くすりの話

2022年11月30日

くすりの話 
薬の服用方法

執筆/堀 信二(福岡・ふれあいファーマシー北九州・薬剤師)
監修/金田 早苗(全日本民医連薬剤委員会・薬剤師)

 読者のみなさんから寄せられた薬の質問に薬剤師がお答えします。
 今回は薬の服用方法についてです。

Q1:薬を飲むタイミングとして、「食後」のほかに「食前」「食直前」などがあるのはなぜですか。

 「食前」とは食事の30分前のこと。薬の目的や性質によって、食前に服用しなければならないものがあります。
 例えば食欲増進剤は、食べる前に胃の運動を活発化させる効果があります。吐き気を抑える制吐剤は、食べ物が胃の中に長時間残らないようにする目的があり、食前に飲む必要があります。
 漢方薬は食前に飲むことで、食べ物の影響を受けずに腸内細菌によって吸収されやすくなります。また薬草などの独特なにおいが、食事と一緒になって吐き気をもよおすことがあるため、食前が望ましいとされます。
 「食直前」とは食事の5~10分前のこと。食後の急激な血糖の上昇を抑える糖尿病治療薬など、食事と一緒に消化管に入って効果を発揮するものが挙げられます。

Q2:食欲がなくて食べられない時に、薬を飲んでもいいですか。

 解熱鎮痛剤など薬によっては、食事をせずに服用すると胃に大きな負担がかかります。ビスケットなど少量の食べ物を胃に入れてから薬を飲むようにしてください。どうしても無理な時は、多めの水と一緒に服用して胃を保護します。
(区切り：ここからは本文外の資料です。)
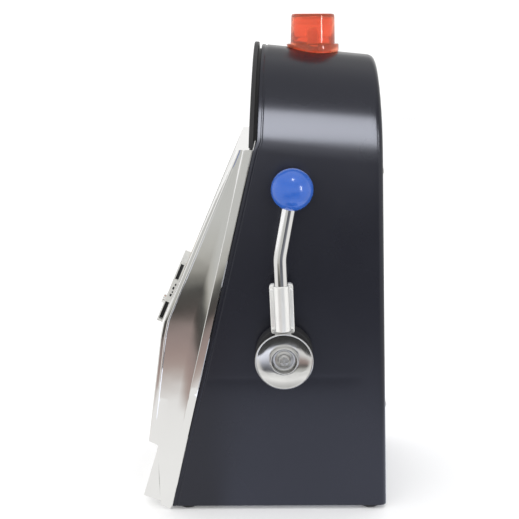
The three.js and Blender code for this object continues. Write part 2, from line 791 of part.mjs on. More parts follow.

Q3:「起床時」や「空腹時」に服用するという指示の場合はどうすればいいですか。

 「起床時」(朝食前)の服用を指示されることがあります。食事の影響を受けやすい薬や、胃の中が空の状態でないとほとんど吸収されない薬などです。服用後30分間は水以外はとらないようにしましょう。
 「空腹時」という指示の場合、食事から2時間ほど経った空腹時に服用すれば問題ありません。ただ、食事によっては薬の効果に大きな影響を与えるものもあります。起床時や就寝前など、できるだけ胃の中が空っぽの状態の時に服用しましょう。

Q4:薬をアルコールやコーヒーと一緒に飲んでも大丈夫ですか。

 アルコールやコーヒーの成分により、薬の効果が強く出たり弱くなることがあります。水やお湯以外で薬を飲むのは避けましょう。
 特に睡眠薬は、アルコールと一緒に飲まないようにしてください。晩酌などでお酒を飲んだ場合は、少し時間を空けてから服用しましょう。